Biden creates new national monument
President Joe Biden on Wednesday announced creation of the country’s newest national monument, protecting tens of thousands of acres in the mountains of Colorado from mining and development and delivering an election-year gift to Michael Bennet, one of the state’s two Democratic senators.
Standing on the grounds of Camp Hale, a World War II military installation that was used to train the Army’s 10th Mountain Division, Biden said he was designating 53,804 acres of rugged landscape as the Camp Hale-Continental Divide National Monument.
“When you think about the national beauty of Colorado and the history of our nation, you find it here,” the president said moments before signing the proclamation.
Bennet has tried to make public land preservation central to his image in outdoor-obsessed Colorado. In March, Biden signed a measure by Bennet that established Camp Amache, a World War II detention center for Japanese Americans in southeastern Colorado, as a National Park Service historic site.
But Bennet is in a tougher than expected reelection race against Joe O’Dea, a first-time candidate and the head of a Denver construction company who has won the support of national Republicans.
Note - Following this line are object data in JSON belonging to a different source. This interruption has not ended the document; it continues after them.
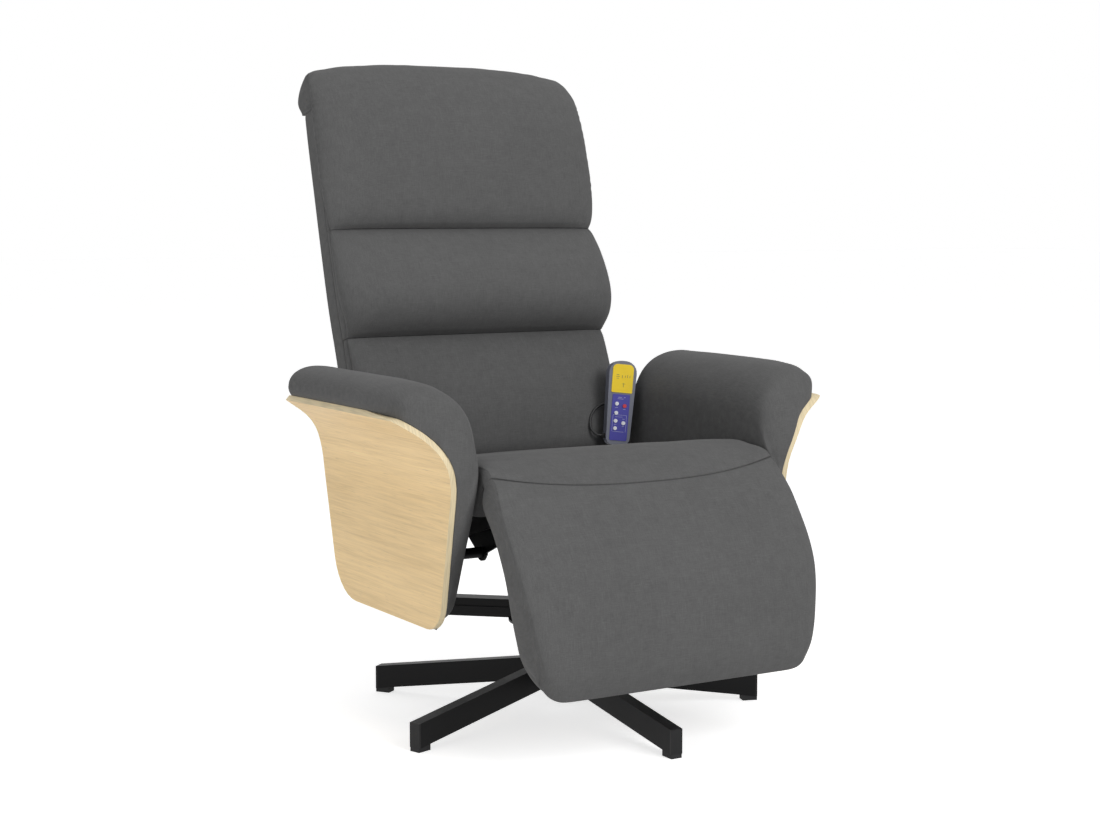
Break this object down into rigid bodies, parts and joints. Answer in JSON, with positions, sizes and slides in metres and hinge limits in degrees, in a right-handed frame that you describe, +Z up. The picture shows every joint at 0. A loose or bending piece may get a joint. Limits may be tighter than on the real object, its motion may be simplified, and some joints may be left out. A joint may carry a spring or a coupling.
{
  "type": "recliner armchair",
  "caption": "Reclining armchair with a legrest that rises as the back leans, bentwood-shelled arms, a five-leg swivel base and a wired massage handset.",
  "frame": {"origin": "on the swivel axis at the floor", "axes": "+Z up along the swivel axis, -Y is the way the sitter faces, +X is the sitter's left"},
  "size_m": [0.768, 0.8055, 1.0329],
  "materials": {
    "base_steel": "satin",
    "black_steel": "satin",
    "bright_steel": "satin",
    "black_plastic": "matte",
    "glide_rubber": "matte",
    "white_nylon": "satin",
    "plywood": "raw",
    "oak_veneer": "satin lacquer",
    "grey_fabric": "woven",
    "motor_steel": "satin",
    "handset_plastic": "matte",
    "display_yellow": "gloss",
    "keypad_blue": "gloss",
    "button_white": "satin",
    "button_red": "satin",
    "circuit_board": "satin",
    "cord_rubber": "satin",
    "weight_brass": "satin"
  },
  "bodies": {
    "base": {"star_base": "base_steel", "leg_end_caps": "black_plastic", "foot_glides": "glide_rubber", "swivel_bushes": "white_nylon"},
    "seat_unit": {"swivel_spindle": "bright_steel", "spindle_retainer": "bright_steel", "swivel_plate": "black_steel", "spider_frame": "black_steel", "seat_frame": "black_steel", "seat_side_plate_left": "black_steel", "seat_side_plate_right": "black_steel", "seat_board": "plywood", "seat_cushion": "grey_fabric", "arm_shell_left": "oak_veneer", "arm_shell_right": "oak_veneer", "arm_board_left": "plywood", "arm_board_right": "plywood", "arm_pad_left": "grey_fabric", "arm_pad_right": "grey_fabric", "arm_spacers": "black_steel", "arm_bolts": "black_steel", "back_pivot_pins": "bright_steel", "legrest_pivot_pins": "bright_steel", "pivot_washers": "white_nylon", "control_box": "black_plastic", "control_box_cover": "black_plastic", "power_inlet": "black_plastic", "seat_motor_housings": "motor_steel", "handset_back_shell": "handset_plastic", "handset_front_shell": "handset_plastic", "handset_display": "display_yellow", "handset_keypad": "keypad_blue", "handset_circuit_board": "circuit_board", "handset_gland": "glide_rubber", "handset_cord": "cord_rubber"},
    "backrest": {"back_frame": "black_steel", "back_hinge_plates": "black_steel", "back_board": "plywood", "back_cover": "grey_fabric", "back_cushion_lower": "grey_fabric", "back_cushion_middle": "grey_fabric", "back_cushion_head": "grey_fabric", "back_motor_housings": "motor_steel", "rear_link_pins": "bright_steel"},
    "legrest": {"legrest_board": "plywood", "legrest_pad": "grey_fabric", "legrest_cranks": "black_steel", "front_link_pins": "bright_steel"},
    "link_rods": {"link_rods": "black_steel"},
    "button_power": {"button_power": "button_red"},
    "button_back_upper": {"button_back_upper": "button_white"},
    "button_back_lower": {"button_back_lower": "button_white"},
    "button_seat": {"button_seat": "button_white"},
    "button_speed": {"button_speed": "button_white"},
    "button_timer": {"button_timer": "button_white"},
    "rotor_back_left": {"rotor_back_left": "weight_brass"},
    "rotor_back_right": {"rotor_back_right": "weight_brass"},
    "rotor_seat_left": {"rotor_seat_left": "weight_brass"},
    "rotor_seat_right": {"rotor_seat_right": "weight_brass"}
  },
  "joints": [
    {"name": "swivel", "type": "hinge", "parent": "base", "child": "seat_unit", "pos_m": [0, 0, 0], "axis": [0, 0, 1], "continuous": true},
    {"name": "back_recline", "type": "hinge", "parent": "seat_unit", "child": "backrest", "pos_m": [0, 0.205, 0.345], "axis": [-1, 0, 0], "range_deg": [0, 30]},
    {"name": "legrest_raise", "type": "hinge", "parent": "seat_unit", "child": "legrest", "pos_m": [0, -0.208, 0.402], "axis": [-1, 0, 0], "range_deg": [0, 60]},
    {"name": "link_swing", "type": "hinge", "parent": "backrest", "child": "link_rods", "pos_m": [0, 0.237, 0.22557], "axis": [-1, 0, 0], "range_deg": [-30, 0]},
    {"name": "button_power_press", "type": "slide", "parent": "seat_unit", "child": "button_power", "axis": [0.3299, 0.9383, -0.104], "range_m": [0, 0.001], "stiffness_N_per_m": 400, "springref_m": -0.001},
    {"name": "button_back_upper_press", "type": "slide", "parent": "seat_unit", "child": "button_back_upper", "axis": [0.3299, 0.9383, -0.104], "range_m": [0, 0.001], "stiffness_N_per_m": 400, "springref_m": -0.001},
    {"name": "button_back_lower_press", "type": "slide", "parent": "seat_unit", "child": "button_back_lower", "axis": [0.3299, 0.9383, -0.104], "range_m": [0, 0.001], "stiffness_N_per_m": 400, "springref_m": -0.001},
    {"name": "button_seat_press", "type": "slide", "parent": "seat_unit", "child": "button_seat", "axis": [0.3299, 0.9383, -0.104], "range_m": [0, 0.001], "stiffness_N_per_m": 400, "springref_m": -0.001},
    {"name": "button_speed_press", "type": "slide", "parent": "seat_unit", "child": "button_speed", "axis": [0.3299, 0.9383, -0.104], "range_m": [0, 0.001], "stiffness_N_per_m": 400, "springref_m": -0.001},
    {"name": "button_timer_press", "type": "slide", "parent": "seat_unit", "child": "button_timer", "axis": [0.3299, 0.9383, -0.104], "range_m": [0, 0.001], "stiffness_N_per_m": 400, "springref_m": -0.001},
    {"name": "rotor_back_left_spin", "type": "hinge", "parent": "backrest", "child": "rotor_back_left", "pos_m": [-0.095, 0.28412, 0.5205], "axis": [1, 0, 0], "continuous": true},
    {"name": "rotor_back_right_spin", "type": "hinge", "parent": "backrest", "child": "rotor_back_right", "pos_m": [0.095, 0.28412, 0.5205], "axis": [1, 0, 0], "continuous": true},
    {"name": "rotor_seat_left_spin", "type": "hinge", "parent": "seat_unit", "child": "rotor_seat_left", "pos_m": [-0.105, -0.075, 0.324], "axis": [1, 0, 0], "continuous": true},
    {"name": "rotor_seat_right_spin", "type": "hinge", "parent": "seat_unit", "child": "rotor_seat_right", "pos_m": [0.105, -0.075, 0.324], "axis": [1, 0, 0], "continuous": true}
  ],
  "couplings": [
    {"joint": "legrest_raise", "follows": "back_recline", "ratio": 2},
    {"joint": "link_swing", "follows": "back_recline", "ratio": -1}
  ]
}
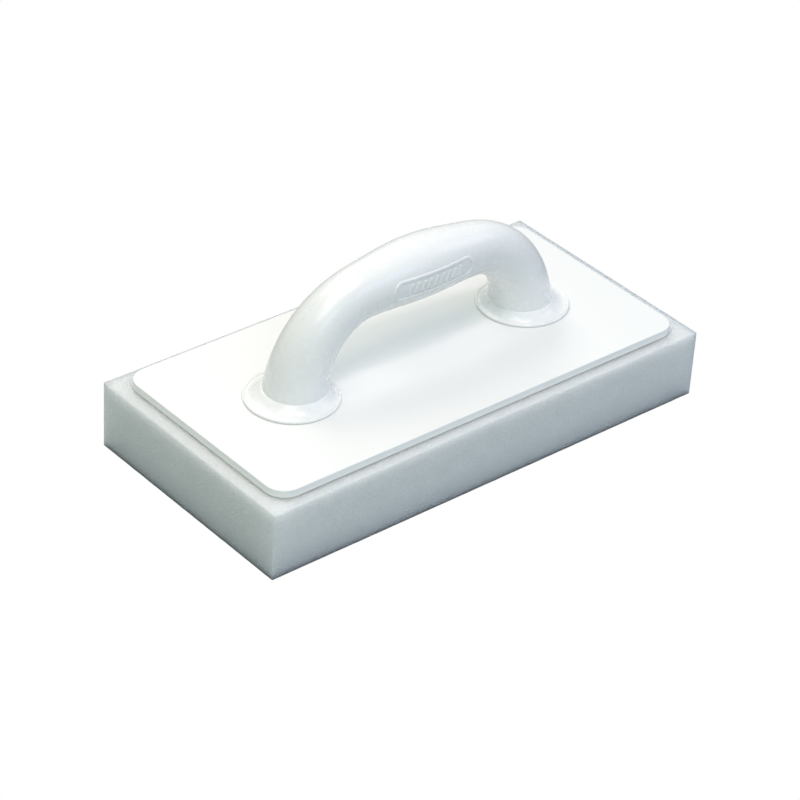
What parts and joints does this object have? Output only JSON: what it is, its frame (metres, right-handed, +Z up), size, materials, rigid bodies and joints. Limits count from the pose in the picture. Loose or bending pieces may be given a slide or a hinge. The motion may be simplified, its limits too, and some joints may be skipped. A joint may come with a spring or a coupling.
{
  "type": "grout float",
  "caption": "Sponge grout float: a rectangular foam pad bonded under a moulded plate, with a hollow arched handle screwed on over round foot collars.",
  "frame": {"origin": "centre of the foam pad's working face, at the bottom of the float", "axes": "+X along the float's length and the handle, +Y across it, +Z up from the working face to the grip; the badge panel is on the handle's -Y side"},
  "size_m": [0.28, 0.14, 0.109],
  "materials": {
    "foam": "matte",
    "adhesive": "matte",
    "plate_plastic": "satin",
    "collar_plastic": "gloss",
    "handle_plastic": "gloss",
    "screw_steel": "satin"
  },
  "bodies": {
    "root": {"sponge_pad": "foam", "pad_adhesive": "adhesive", "backing_plate": "plate_plastic", "front_foot_collar": "collar_plastic", "rear_foot_collar": "collar_plastic", "handle_shell_left": "handle_plastic", "handle_shell_right": "handle_plastic", "plate_screws": "screw_steel"}
  },
  "joints": []
}
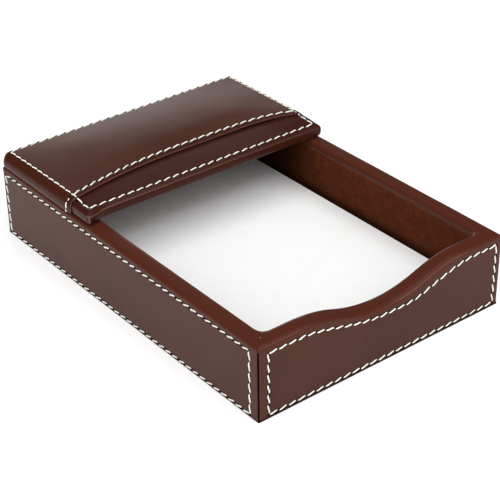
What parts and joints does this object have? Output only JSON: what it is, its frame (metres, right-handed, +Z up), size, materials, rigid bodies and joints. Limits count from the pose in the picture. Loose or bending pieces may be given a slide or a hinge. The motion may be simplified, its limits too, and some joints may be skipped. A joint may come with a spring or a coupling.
{
  "type": "memo sheet holder",
  "caption": "Leather-wrapped open tray for loose 4 x 6 in memo sheets, with a scooped front wall for the fingers and a flat lid board over the rear third.",
  "frame": {"origin": "middle of the whole outline, on the surface that the holder stands on", "axes": "+X along the front wall to the right, +Y from the scooped front wall to the lid at the rear, +Z up"},
  "size_m": [0.1224, 0.1722, 0.0393],
  "materials": {
    "leather": "satin bonded leather, dark red-brown",
    "suede": "napped suede cloth on card, warm brown",
    "felt": "pressed felt, dark brown",
    "board": "bare fibreboard",
    "card": "grey-brown card",
    "paper": "matt uncoated white paper"
  },
  "bodies": {
    "holder": {"base_pad": "felt", "base_board": "board", "floor_lining": "suede", "front_wall_board": "board", "front_wall_lining": "suede", "front_wall_cover": "leather", "right_wall_board": "board", "right_wall_lining": "suede", "right_wall_cover": "leather", "rear_wall_board": "board", "rear_wall_lining": "suede", "rear_wall_cover": "leather", "left_wall_board": "board", "left_wall_lining": "suede", "left_wall_cover": "leather", "lid_board": "board", "lid_padding": "card", "lid_lining": "suede", "lid_front_cover": "leather", "lid_top_cover": "leather"},
    "memo_stack": {"memo_sheets": "paper"}
  },
  "joints": [
    {"name": "memo_tilt", "type": "hinge", "parent": "holder", "child": "memo_stack", "pos_m": [0, 0.07575, 0.0051], "axis": [-1, 0, 0], "range_deg": [0, 20]}
  ]
}
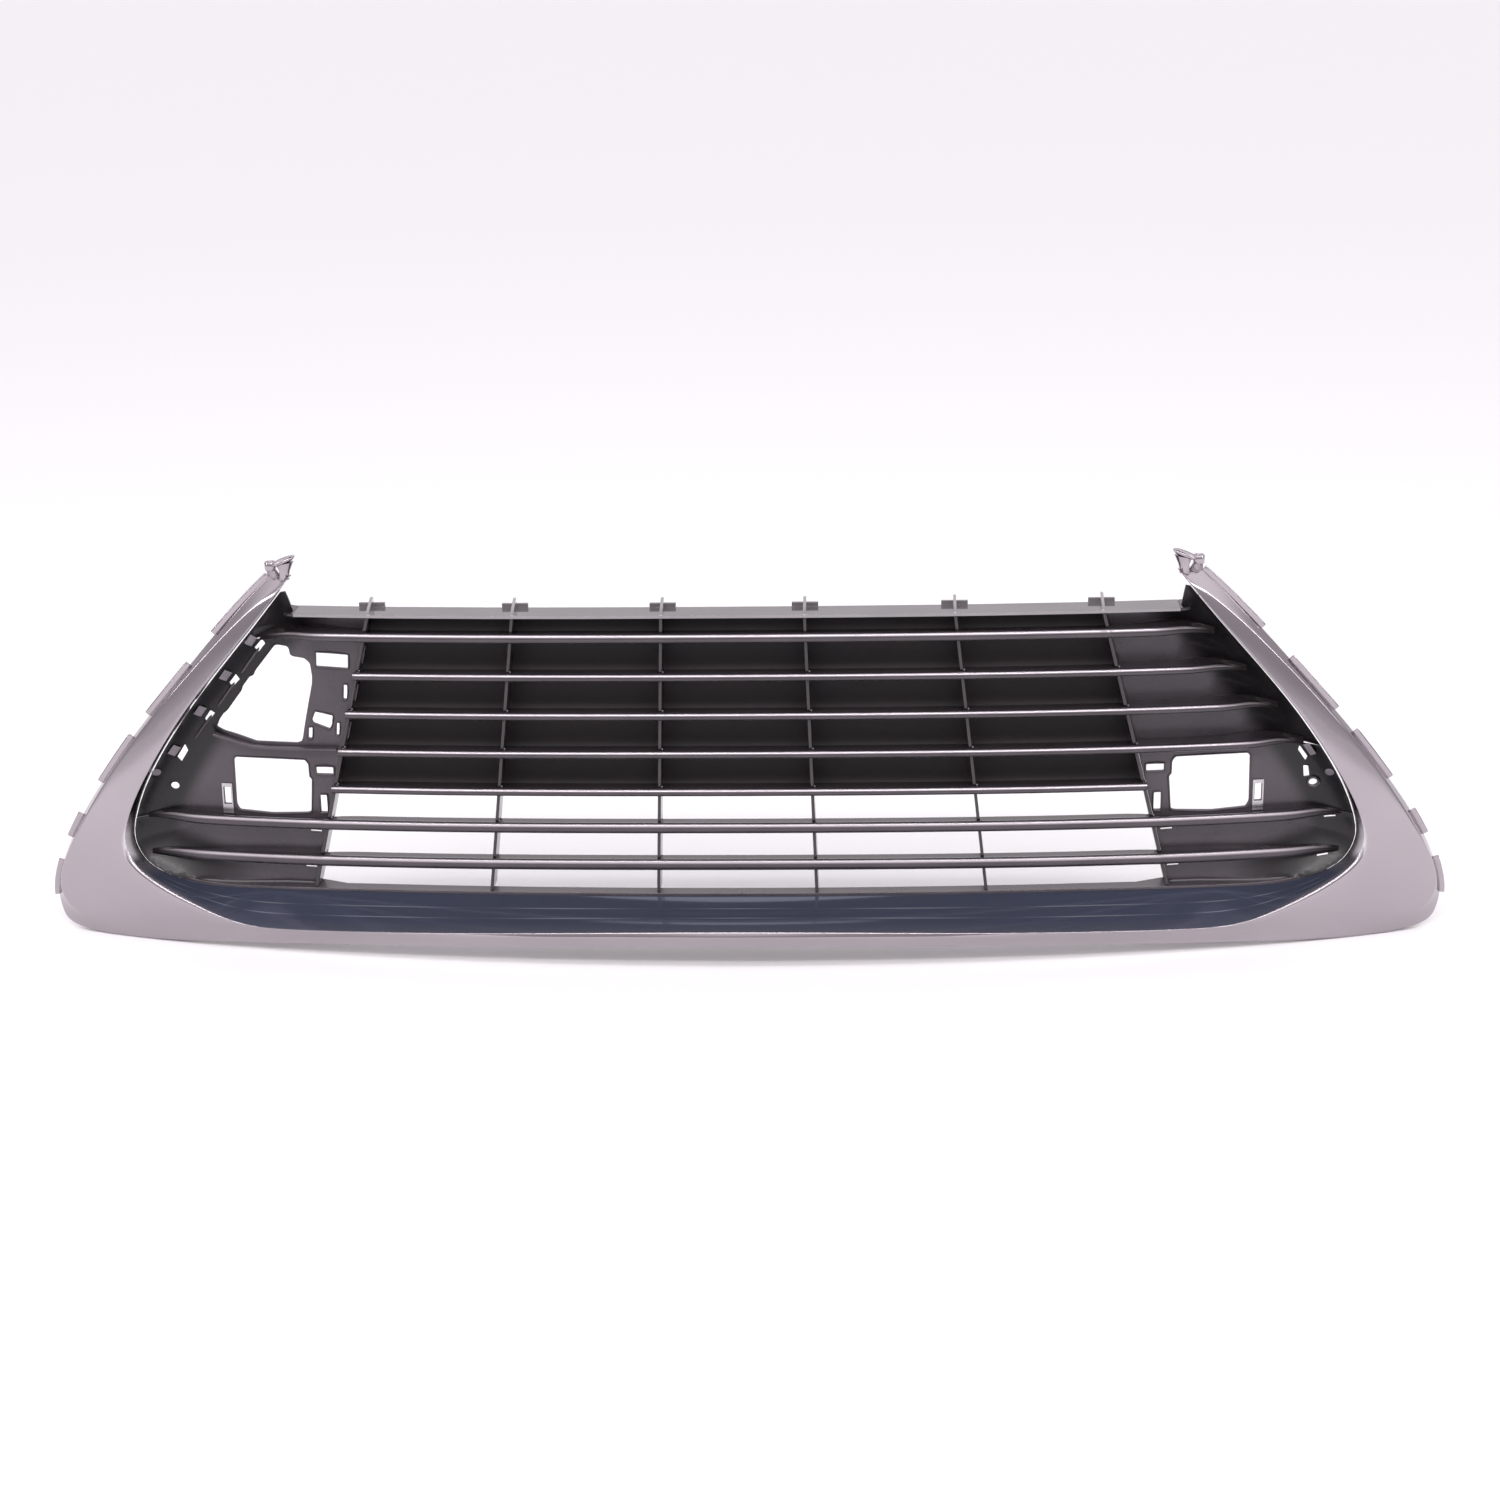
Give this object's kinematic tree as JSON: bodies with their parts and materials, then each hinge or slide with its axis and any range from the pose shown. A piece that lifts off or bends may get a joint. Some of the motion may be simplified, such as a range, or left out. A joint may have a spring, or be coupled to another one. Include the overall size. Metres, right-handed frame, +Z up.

Standing next to Biden, Bennet thanked the president for the decision to use his executive authority to designate the new monument.
This is the first time Biden has created a national monument through the 1906 Antiquities Act, which Theodore Roosevelt first used to establish the Devils Tower National Monument in Wyoming. Since then, 18 presidents of both parties have used it to designate monuments, including the Grand Canyon, the Statue of Liberty and Colorado’s Canyons of the Ancients.